== Given request ==
Could every line of the data be printed exactly as it reads?

== Dataset content ==
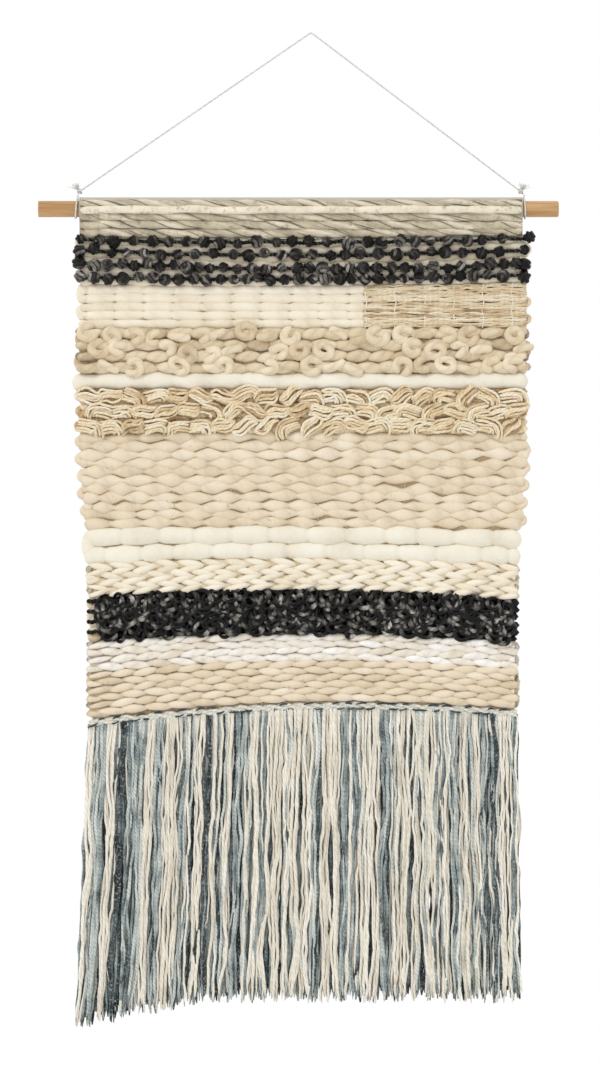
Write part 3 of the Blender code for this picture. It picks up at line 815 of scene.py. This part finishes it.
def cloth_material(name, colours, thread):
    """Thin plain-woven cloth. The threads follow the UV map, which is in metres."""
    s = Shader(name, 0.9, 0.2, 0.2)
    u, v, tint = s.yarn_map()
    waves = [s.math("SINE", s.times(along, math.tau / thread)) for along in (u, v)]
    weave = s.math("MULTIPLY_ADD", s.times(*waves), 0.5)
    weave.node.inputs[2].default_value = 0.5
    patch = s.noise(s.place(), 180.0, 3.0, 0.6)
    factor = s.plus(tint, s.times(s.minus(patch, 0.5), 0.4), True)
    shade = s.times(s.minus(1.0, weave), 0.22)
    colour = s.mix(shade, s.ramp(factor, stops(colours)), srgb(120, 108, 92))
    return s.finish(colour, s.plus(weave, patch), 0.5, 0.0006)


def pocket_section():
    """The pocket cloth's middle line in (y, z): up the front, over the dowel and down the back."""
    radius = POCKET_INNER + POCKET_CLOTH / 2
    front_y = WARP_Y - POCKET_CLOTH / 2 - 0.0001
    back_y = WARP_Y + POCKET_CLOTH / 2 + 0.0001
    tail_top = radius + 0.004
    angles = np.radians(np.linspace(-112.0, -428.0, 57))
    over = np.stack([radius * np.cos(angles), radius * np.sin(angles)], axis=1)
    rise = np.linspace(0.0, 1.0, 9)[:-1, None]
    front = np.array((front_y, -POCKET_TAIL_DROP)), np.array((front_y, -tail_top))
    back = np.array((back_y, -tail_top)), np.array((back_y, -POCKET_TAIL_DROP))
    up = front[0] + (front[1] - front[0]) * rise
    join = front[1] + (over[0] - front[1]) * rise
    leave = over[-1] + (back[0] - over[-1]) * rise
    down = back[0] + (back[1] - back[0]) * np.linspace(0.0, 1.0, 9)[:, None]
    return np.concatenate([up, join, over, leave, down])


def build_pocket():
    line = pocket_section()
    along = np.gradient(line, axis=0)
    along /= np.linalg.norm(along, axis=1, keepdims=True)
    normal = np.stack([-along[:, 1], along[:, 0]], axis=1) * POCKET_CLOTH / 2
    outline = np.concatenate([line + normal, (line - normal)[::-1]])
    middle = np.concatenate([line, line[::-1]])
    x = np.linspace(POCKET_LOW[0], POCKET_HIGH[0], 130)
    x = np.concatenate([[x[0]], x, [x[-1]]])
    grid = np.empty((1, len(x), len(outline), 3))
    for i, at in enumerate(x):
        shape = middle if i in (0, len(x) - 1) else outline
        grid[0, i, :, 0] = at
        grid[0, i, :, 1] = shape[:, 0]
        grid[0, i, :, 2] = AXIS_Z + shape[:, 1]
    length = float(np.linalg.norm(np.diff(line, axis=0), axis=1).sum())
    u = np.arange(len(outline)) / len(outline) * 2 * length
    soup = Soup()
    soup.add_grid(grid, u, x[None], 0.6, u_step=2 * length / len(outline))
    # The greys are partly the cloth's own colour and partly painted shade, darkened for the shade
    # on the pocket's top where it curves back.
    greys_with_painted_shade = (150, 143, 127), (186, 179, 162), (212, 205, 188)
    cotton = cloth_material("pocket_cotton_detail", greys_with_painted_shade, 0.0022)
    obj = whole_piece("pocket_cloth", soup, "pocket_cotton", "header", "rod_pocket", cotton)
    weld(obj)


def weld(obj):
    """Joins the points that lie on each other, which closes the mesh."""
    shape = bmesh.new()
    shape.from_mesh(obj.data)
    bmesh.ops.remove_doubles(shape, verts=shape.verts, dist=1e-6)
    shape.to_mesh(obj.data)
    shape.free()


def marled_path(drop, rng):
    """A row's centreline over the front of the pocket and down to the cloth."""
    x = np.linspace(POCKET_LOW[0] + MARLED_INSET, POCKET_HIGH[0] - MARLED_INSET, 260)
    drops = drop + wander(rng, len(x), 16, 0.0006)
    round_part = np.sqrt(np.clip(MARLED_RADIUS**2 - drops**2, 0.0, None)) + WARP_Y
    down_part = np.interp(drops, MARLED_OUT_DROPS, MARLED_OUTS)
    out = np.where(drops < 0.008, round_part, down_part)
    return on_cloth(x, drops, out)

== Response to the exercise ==
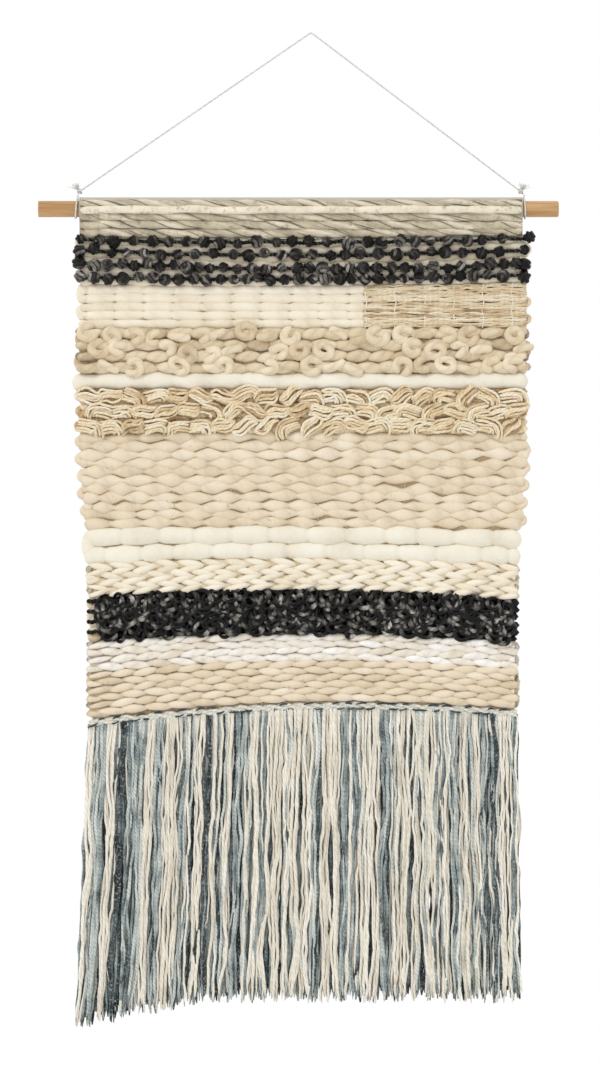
Write part 3 of the Blender code for this picture. It picks up at line 815 of scene.py. This part finishes it.
def cloth_material(name, colours, thread):
    """Thin plain-woven cloth. The threads follow the UV map, which is in metres."""
    s = Shader(name, 0.9, 0.2, 0.2)
    u, v, tint = s.yarn_map()
    waves = [s.math("SINE", s.times(along, math.tau / thread)) for along in (u, v)]
    weave = s.math("MULTIPLY_ADD", s.times(*waves), 0.5)
    weave.node.inputs[2].default_value = 0.5
    patch = s.noise(s.place(), 180.0, 3.0, 0.6)
    factor = s.plus(tint, s.times(s.minus(patch, 0.5), 0.4), True)
    shade = s.times(s.minus(1.0, weave), 0.22)
    colour = s.mix(shade, s.ramp(factor, stops(colours)), srgb(120, 108, 92))
    return s.finish(colour, s.plus(weave, patch), 0.5, 0.0006)


def pocket_section():
    """The pocket cloth's middle line in (y, z): up the front, over the dowel and down the back."""
    radius = POCKET_INNER + POCKET_CLOTH / 2
    front_y = WARP_Y - POCKET_CLOTH / 2 - 0.0001
    back_y = WARP_Y + POCKET_CLOTH / 2 + 0.0001
    tail_top = radius + 0.004
    angles = np.radians(np.linspace(-112.0, -428.0, 57))
    over = np.stack([radius * np.cos(angles), radius * np.sin(angles)], axis=1)
    rise = np.linspace(0.0, 1.0, 9)[:-1, None]
    front = np.array((front_y, -POCKET_TAIL_DROP)), np.array((front_y, -tail_top))
    back = np.array((back_y, -tail_top)), np.array((back_y, -POCKET_TAIL_DROP))
    up = front[0] + (front[1] - front[0]) * rise
    join = front[1] + (over[0] - front[1]) * rise
    leave = over[-1] + (back[0] - over[-1]) * rise
    down = back[0] + (back[1] - back[0]) * np.linspace(0.0, 1.0, 9)[:, None]
    return np.concatenate([up, join, over, leave, down])


def build_pocket():
    line = pocket_section()
    along = np.gradient(line, axis=0)
    along /= np.linalg.norm(along, axis=1, keepdims=True)
    normal = np.stack([-along[:, 1], along[:, 0]], axis=1) * POCKET_CLOTH / 2
    outline = np.concatenate([line + normal, (line - normal)[::-1]])
    middle = np.concatenate([line, line[::-1]])
    x = np.linspace(POCKET_LOW[0], POCKET_HIGH[0], 130)
    x = np.concatenate([[x[0]], x, [x[-1]]])
    grid = np.empty((1, len(x), len(outline), 3))
    for i, at in enumerate(x):
        shape = middle if i in (0, len(x) - 1) else outline
        grid[0, i, :, 0] = at
        grid[0, i, :, 1] = shape[:, 0]
        grid[0, i, :, 2] = AXIS_Z + shape[:, 1]
    length = float(np.linalg.norm(np.diff(line, axis=0), axis=1).sum())
    u = np.arange(len(outline)) / len(outline) * 2 * length
    soup = Soup()
    soup.add_grid(grid, u, x[None], 0.6, u_step=2 * length / len(outline))
    # The greys are partly the cloth's own colour and partly painted shade, darkened for the shade
    # on the pocket's top where it curves back.
    greys_with_painted_shade = (150, 143, 127), (186, 179, 162), (212, 205, 188)
    cotton = cloth_material("pocket_cotton_detail", greys_with_painted_shade, 0.0022)
    obj = whole_piece("pocket_cloth", soup, "pocket_cotton", "header", "rod_pocket", cotton)
    weld(obj)


def weld(obj):
    """Joins the points that lie on each other, which closes the mesh."""
    shape = bmesh.new()
    shape.from_mesh(obj.data)
    bmesh.ops.remove_doubles(shape, verts=shape.verts, dist=1e-6)
    shape.to_mesh(obj.data)
    shape.free()


def marled_path(drop, rng):
    """A row's centreline over the front of the pocket and down to the cloth."""
    x = np.linspace(POCKET_LOW[0] + MARLED_INSET, POCKET_HIGH[0] - MARLED_INSET, 260)
    drops = drop + wander(rng, len(x), 16, 0.0006)
    round_part = np.sqrt(np.clip(MARLED_RADIUS**2 - drops**2, 0.0, None)) + WARP_Y
    down_part = np.interp(drops, MARLED_OUT_DROPS, MARLED_OUTS)
    out = np.where(drops < 0.008, round_part, down_part)
    return on_cloth(x, drops, out)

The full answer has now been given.